__Exercise__. Write out only the span of lines that begins at the line with "standing on the seat face" and ends at the line with "imported = [obj". Keep both end lines, word for word.

━━ Dataset content

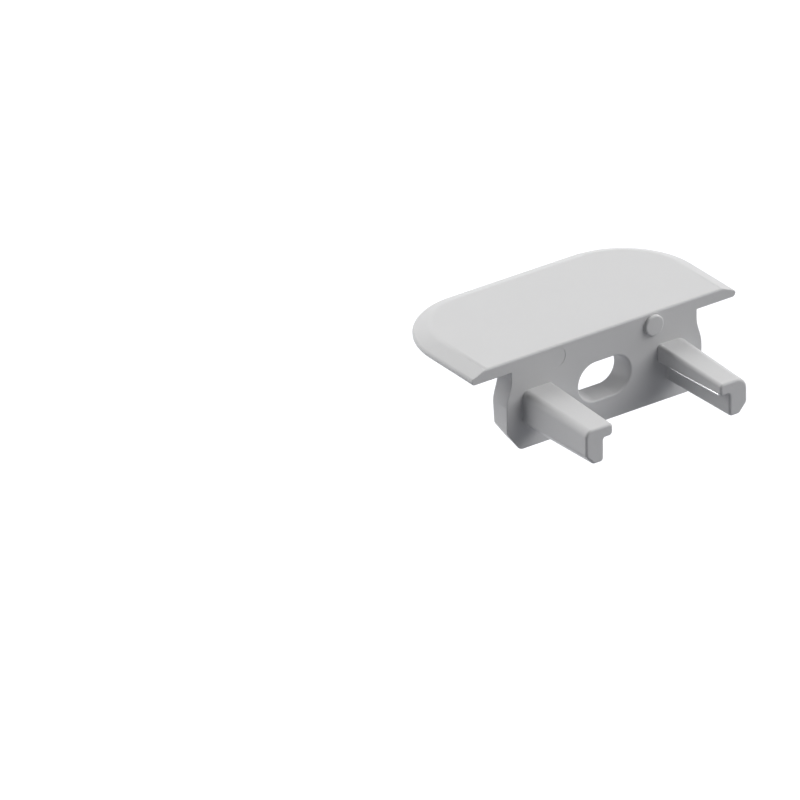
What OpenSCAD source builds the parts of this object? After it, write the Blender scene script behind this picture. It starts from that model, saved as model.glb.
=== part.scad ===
// End cap for a recessed channel profile: a bevelled flange that covers the end of the routed
// groove, a web that closes the channel, a cable slot and two drafted prongs that plug into it.
// Origin on the seat face of the web, in the middle of the flange's underside. The prongs point
// along -Y, into the channel, and the show face of the flange looks up along +Z.

/* [Flange] */
// Length of the flange, across the channel
flange_len = 24.6; // [23:0.1:30]
// Reach of the flange past the end of the channel
flange_reach = 12.1; // [8:0.1:18]
// Thickness of the flange
flange_t = 1.05; // [0.85:0.05:1.6]
// Slope of the bevel round the show face, in degrees
bevel_slope = 22.5; // [18:0.5:30]
// Radius of the rounded nose under the bevel
nose_r = 0.3; // [0.15:0.01:0.35]
// Radius that softens the crest between the bevel and the show face
crest_r = 1.2; // [0.3:0.1:1.5]
// Radius of the two outer corners
corner_r = 6.5; // [3:0.1:7.5]

/* [Web] */
// Width of the web below the swell
web_w = 18.2; // [17.6:0.1:20]
// Width of the neck under the flange
neck_w = 17.3; // [16:0.1:17.5]
// Thickness of the web
web_t = 2; // [1.5:0.1:4]
// Depth of the web below the flange
web_h = 6.75; // [6:0.05:9]
// Straight height of the neck
neck_h = 0.7; // [0.5:0.1:1.5]
// Height over which the neck swells to the web
swell_h = 2.3; // [1.5:0.1:2.5]
// Width of the cut at each lower corner
cut_w = 1.2; // [0.6:0.1:2]
// Height of the cut at each lower corner
cut_h = 1.65; // [0.8:0.05:2]
// Radius that softens both ends of the cut
cut_r = 0.5; // [0.1:0.05:0.8]

/* [Cable slot] */
// Length of the slot
slot_w = 5; // [4:0.1:7]
// Height of the slot
slot_h = 3.3; // [2.5:0.1:3.4]
// Draft of the slot's wall, which narrows to the back, in degrees
slot_draft = 4; // [1:0.5:6]
// Drop of the slot's axis below the flange
slot_drop = 3.25; // [2.5:0.05:3.5]

/* [Gate stub] */
// Diameter of the stub, and of the pin mark across from it
stub_d = 1.7; // [1:0.1:2]
// Height of the stub over the seat face
stub_h = 0.3; // [0.25:0.05:0.6]
// Radius round the stub's rim
stub_rim = 0.15; // [0.05:0.01:0.2]
// Offset of the stub from the middle
stub_x = 4.5; // [3.5:0.05:6]
// Gap between the stub and the flange's top
stub_gap = 0.15; // [0.05:0.05:0.3]
// Depth of the pin mark
mark_t = 0.05; // [0.02:0.01:0.1]

/* [Prongs] */
// Length of the prongs
prong_len = 7.85; // [4:0.05:12]
// Gap between the prongs at their tips
prong_gap = 10; // [8:0.1:10.5]
// Width of a prong at its tip
prong_w = 2.5; // [2:0.1:2.8]
// Height of a prong at its tip
prong_h = 2.95; // [2.5:0.05:3.2]
// Drop of the prong's top below the flange, at its tip
prong_drop = 2.05; // [1.6:0.05:2.4]
// Thickness of the upper arm at its tip
arm_t = 1; // [0.7:0.1:1.4]
// Thickness of the upright leg at its tip
leg_t = 1.65; // [1.1:0.05:1.8]
// Radius of the upper outer corner
shoulder_r = 1; // [0.3:0.1:1.2]
// Width of the cut at the lower outer corner
heel_w = 0.7; // [0.3:0.05:0.9]
// Height of the cut at the lower outer corner
heel_h = 0.8; // [0.3:0.05:1.2]
// Lead-in bevel round the tip
lead_in = 0.25; // [0.1:0.05:0.4]
// Draft of the top, in degrees
top_draft = 2.2; // [0.5:0.1:3]
// Draft of the outer side and the bottom, in degrees
outer_draft = 1.3; // [0.5:0.1:2]
// Draft of the inner side and the leg, in degrees
inner_draft = 0.6; // [0.3:0.1:1.5]
// Draft under the arm, in degrees
under_draft = 2.5; // [0.5:0.1:3]

/* [Hidden] */
plastic = [0.82, 0.82, 0.83];
$fn = 96;

corner_x = flange_len / 2 - corner_r;
corner_y = flange_reach - corner_r;
stub_z = flange_t - stub_gap - stub_d / 2;
prong_in = prong_gap / 2;
prong_out = prong_in + prong_w;
prong_top = -prong_drop;
prong_bottom = prong_top - prong_h;
edge_h = nose_r * (1 + (1 - sin(bevel_slope)) / cos(bevel_slope));
bevel_w = (flange_t - edge_h) / tan(bevel_slope);
crest_steps = 6; // straight steps that draw the crest's arc
nose_steps = 7; // straight steps that draw the nose's arc
swell_steps = 12; // straight steps that draw the swell
cut_steps = 5; // straight steps that draw the arc at each end of a cut
spare = 2; // how far a cutting shape runs past what it cuts

// Unit vector that points up, turned towards the edge by an angle
function turned(angle) = [sin(angle), cos(angle)];

// Section of the flange's rim, from a corner's centre out to the edge: an arc at the crest, the
// bevel, and a nose whose arc meets the bevel, the edge and the underside without a corner
module rim_profile() {
    crest_centre = [corner_r - bevel_w - crest_r * tan(bevel_slope / 2), flange_t - crest_r];
    nose_centre = [corner_r - nose_r, nose_r];
    crest = [
        for (i = [0:crest_steps])
            crest_centre + crest_r * turned(bevel_slope * i / crest_steps)
    ];
    nose = [
        for (i = [0:nose_steps])
            nose_centre + nose_r * turned(bevel_slope + (180 - bevel_slope) * i / nose_steps)
    ];
    polygon(concat([[0, flange_t]], crest, nose, [[0, 0]]));
}

// Half of the flange: a flat middle, and the rim along the outer edge, round the corner and
// along the end
module half_flange() {
    cube([corner_x, corner_y, flange_t]);
    translate([0, corner_y, 0])
        rotate([90, 0, 90])
            linear_extrude(corner_x)
                rim_profile();
    translate([corner_x, corner_y, 0])
        rotate_extrude(angle = 90)
            rim_profile();
    translate([corner_x, corner_y, 0])
        rotate([90, 0, 0])
            linear_extrude(corner_y)
                rim_profile();
}

// Points of the arc that rounds one corner of an outline
function rounded(before, corner, after, radius) =
    let (
        from = (before - corner) / norm(before - corner),
        to = (after - corner) / norm(after - corner),
        half_angle = acos(from * to) / 2,
        reach = radius / tan(half_angle),
        centre = corner + radius / sin(half_angle) * (from + to) / norm(from + to),
        first = corner + reach * from - centre,
        last = corner + reach * to - centre
    )
    [
        for (i = [0:cut_steps])
            let (spoke = first + (last - first) * i / cut_steps)
                centre + radius * spoke / norm(spoke)
    ];

// Web as seen from the channel: a straight neck, a smooth swell to full width, cut corners
module web_outline() {
    swell = (web_w - neck_w) / 2;
    side = [
        for (i = [0:swell_steps])
            let (t = i / swell_steps)
                [neck_w / 2 + swell * (1 - cos(180 * t)) / 2, -neck_h - swell_h * t]
    ];
    full = side[swell_steps];
    cut_top = [web_w / 2, cut_h - web_h];
    cut_end = [web_w / 2 - cut_w, -web_h];
    right = concat(
        [[neck_w / 2, 0]],
        side,
        rounded(full, cut_top, cut_end, cut_r),
        rounded(cut_top, cut_end, [0, -web_h], cut_r)
    );
    left = [for (i = [len(right) - 1:-1:0]) [-right[i][0], right[i][1]]];
    polygon(concat(right, left));
}

// Cable slot with full round ends, which narrows by its draft from the seat face to the back
module slot() {
    straight = slot_w - slot_h;
    front = -spare;
    back = web_t + spare;
    half_front = slot_h / 2 - front * tan(slot_draft);
    half_back = slot_h / 2 - back * tan(slot_draft);
    translate([-straight / 2, 0, -slot_drop])
        rotate([90, 0, 90])
            linear_extrude(straight)
                polygon([[front, -half_front], [back, -half_back], [back, half_back], [front, half_front]]);
    for (side = [-1, 1])
        translate([side * straight / 2, front, -slot_drop])
            rotate([-90, 0, 0])
                cylinder(h = back - front, r1 = half_front, r2 = half_back);
}

// Web: its outline stood up behind the seat face, with the cable slot through it
module web() {
    difference() {
        translate([0, web_t, 0])
            rotate([90, 0, 0])
                linear_extrude(web_t)
                    web_outline();
        slot();
    }
}

// Prism through an outline at the prong's tip, which opens sideways and upwards towards the web
module drafted(sideways, upwards)
    translate([0, -prong_len, 0])
        rotate([90 + upwards, 0, -sideways])
            linear_extrude(4 * prong_len, center = true)
                children();

// Outline along a prong, first coordinate across it, that narrows at 45 degrees to its tip
module tapered_strip(from, to) {
    wide_y = spare + lead_in - prong_len;
    polygon([
        [from - spare, web_t / 2],
        [from - spare, wide_y],
        [from + lead_in, -prong_len],
        [to - lead_in, -prong_len],
        [to + spare, wide_y],
        [to + spare, web_t / 2]
    ]);
}

// One prong: an upright leg under an arm that reaches inwards, all faces drafted from the tip
module prong() {
    difference() {
        intersection() {
            translate([0, 0, prong_bottom - spare])
                linear_extrude(prong_h + 2 * spare)
                    tapered_strip(prong_in, prong_out);
            translate([prong_out + spare, 0, 0])
                rotate([0, -90, 0])
                    linear_extrude(prong_w + 2 * spare)
                        tapered_strip(prong_bottom, prong_top);
            drafted(outer_draft, top_draft) {
                translate([0, prong_bottom - spare])
                    square([prong_out - shoulder_r, prong_h + spare]);
                translate([0, prong_bottom - spare])
                    square([prong_out, prong_h + spare - shoulder_r]);
                translate([prong_out - shoulder_r, prong_top - shoulder_r])
                    circle(shoulder_r);
            }
            drafted(outer_draft, -outer_draft)
                polygon([
                    [0, prong_top + spare],
                    [prong_out, prong_top + spare],
                    [prong_out, prong_bottom + heel_h],
                    [prong_out - heel_w, prong_bottom],
                    [0, prong_bottom]
                ]);
            drafted(-inner_draft, 0)
                translate([prong_in, prong_bottom - spare])
                    square([prong_w + spare, prong_h + 2 * spare]);
        }
        drafted(-inner_draft, -under_draft)
            translate([prong_in - spare, prong_bottom - spare])
                square([prong_w - leg_t + spare, prong_h - arm_t + spare]);
    }
}

// Gate stub: a low round disc with a rounded rim, standing on the seat face
module stub() {
    stub_r = stub_d / 2;
    translate([stub_x, 0, stub_z])
        rotate([90, 0, 0])
            rotate_extrude() {
                square([stub_r - stub_rim, stub_h]);
                square([stub_r, stub_h - stub_rim]);
                translate([stub_r - stub_rim, stub_h - stub_rim])
                    circle(stub_rim);
            }
}

module end_cap() {
    color(plastic)
        difference() {
            union() {
                half_flange();
                web();
                prong();
                mirror([1, 0, 0]) {
                    half_flange();
                    prong();
                }
                stub();
            }
            translate([-stub_x, mark_t, stub_z])
                rotate([90, 0, 0])
                    cylinder(h = mark_t + spare, d = stub_d);
        }
}

end_cap();
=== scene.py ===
import math
import bmesh
import bpy
from mathutils import Euler, Matrix, Vector


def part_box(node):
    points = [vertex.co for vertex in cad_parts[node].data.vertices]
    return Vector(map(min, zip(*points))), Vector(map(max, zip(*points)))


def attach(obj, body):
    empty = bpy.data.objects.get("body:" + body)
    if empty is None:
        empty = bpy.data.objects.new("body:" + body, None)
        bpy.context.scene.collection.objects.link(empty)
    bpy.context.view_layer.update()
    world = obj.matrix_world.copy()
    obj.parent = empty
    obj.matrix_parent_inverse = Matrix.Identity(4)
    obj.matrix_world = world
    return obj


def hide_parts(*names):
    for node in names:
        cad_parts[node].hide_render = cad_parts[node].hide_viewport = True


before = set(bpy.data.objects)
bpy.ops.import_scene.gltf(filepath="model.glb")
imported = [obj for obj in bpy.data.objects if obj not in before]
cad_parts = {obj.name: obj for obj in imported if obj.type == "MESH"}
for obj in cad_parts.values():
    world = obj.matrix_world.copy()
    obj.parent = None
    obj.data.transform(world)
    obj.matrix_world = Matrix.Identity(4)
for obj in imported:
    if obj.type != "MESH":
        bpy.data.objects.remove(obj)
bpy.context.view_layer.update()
print("frame loaded")

# The cap is modelled in millimetres and brought to metres when it is whole.
millimetre = 0.001
nodeLow, nodeHigh = [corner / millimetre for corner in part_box("end_cap")]
tiny = 0.0005  # how near a place has to be, in millimetres
cutTolerance = tiny / 10  # how near a vert has to be for a cut to go through it
alongAxis = 0.98  # least share of an edge or a normal that lies along its axis
flatWithin = 0.2  # degrees between faces that are merged as one
smoothBelow = 32  # degrees between faces that shade as one


# Picking and shaping

def leaveEditing():
    if bpy.context.mode != "OBJECT":
        bpy.ops.object.mode_set(mode="OBJECT")
    bpy.ops.object.select_all(action="DESELECT")


def startEditing(piece):
    leaveEditing()
    bpy.context.view_layer.objects.active = piece
    piece.select_set(True)
    bpy.ops.object.mode_set(mode="EDIT")


def pick(kind, test):
    # selects the verts, edges or faces that pass a test
    modes = {"verts": "VERT", "edges": "EDGE", "faces": "FACE"}
    bpy.ops.mesh.select_mode(type=modes[kind])
    bpy.ops.mesh.select_all(action="DESELECT")
    shape = bmesh.from_edit_mesh(bpy.context.object.data)
    for element in getattr(shape, kind):
        element.select_set(test(element))
    shape.select_flush_mode()
    bmesh.update_edit_mesh(bpy.context.object.data)


def near(value, target):
    return abs(value - target) < tiny


def middleOf(edge):
    return (edge.verts[0].co + edge.verts[1].co) / 2


def runsAlong(edge, axis):
    step = edge.verts[1].co - edge.verts[0].co
    return abs(step[axis]) > alongAxis * step.length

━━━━

__Exercise solution__.
// Gate stub: a low round disc with a rounded rim, standing on the seat face
module stub() {
    stub_r = stub_d / 2;
    translate([stub_x, 0, stub_z])
        rotate([90, 0, 0])
            rotate_extrude() {
                square([stub_r - stub_rim, stub_h]);
                square([stub_r, stub_h - stub_rim]);
                translate([stub_r - stub_rim, stub_h - stub_rim])
                    circle(stub_rim);
            }
}

module end_cap() {
    color(plastic)
        difference() {
            union() {
                half_flange();
                web();
                prong();
                mirror([1, 0, 0]) {
                    half_flange();
                    prong();
                }
                stub();
            }
            translate([-stub_x, mark_t, stub_z])
                rotate([90, 0, 0])
                    cylinder(h = mark_t + spare, d = stub_d);
        }
}

end_cap();
=== scene.py ===
import math
import bmesh
import bpy
from mathutils import Euler, Matrix, Vector


def part_box(node):
    points = [vertex.co for vertex in cad_parts[node].data.vertices]
    return Vector(map(min, zip(*points))), Vector(map(max, zip(*points)))


def attach(obj, body):
    empty = bpy.data.objects.get("body:" + body)
    if empty is None:
        empty = bpy.data.objects.new("body:" + body, None)
        bpy.context.scene.collection.objects.link(empty)
    bpy.context.view_layer.update()
    world = obj.matrix_world.copy()
    obj.parent = empty
    obj.matrix_parent_inverse = Matrix.Identity(4)
    obj.matrix_world = world
    return obj


def hide_parts(*names):
    for node in names:
        cad_parts[node].hide_render = cad_parts[node].hide_viewport = True


before = set(bpy.data.objects)
bpy.ops.import_scene.gltf(filepath="model.glb")
imported = [obj for obj in bpy.data.objects if obj not in before]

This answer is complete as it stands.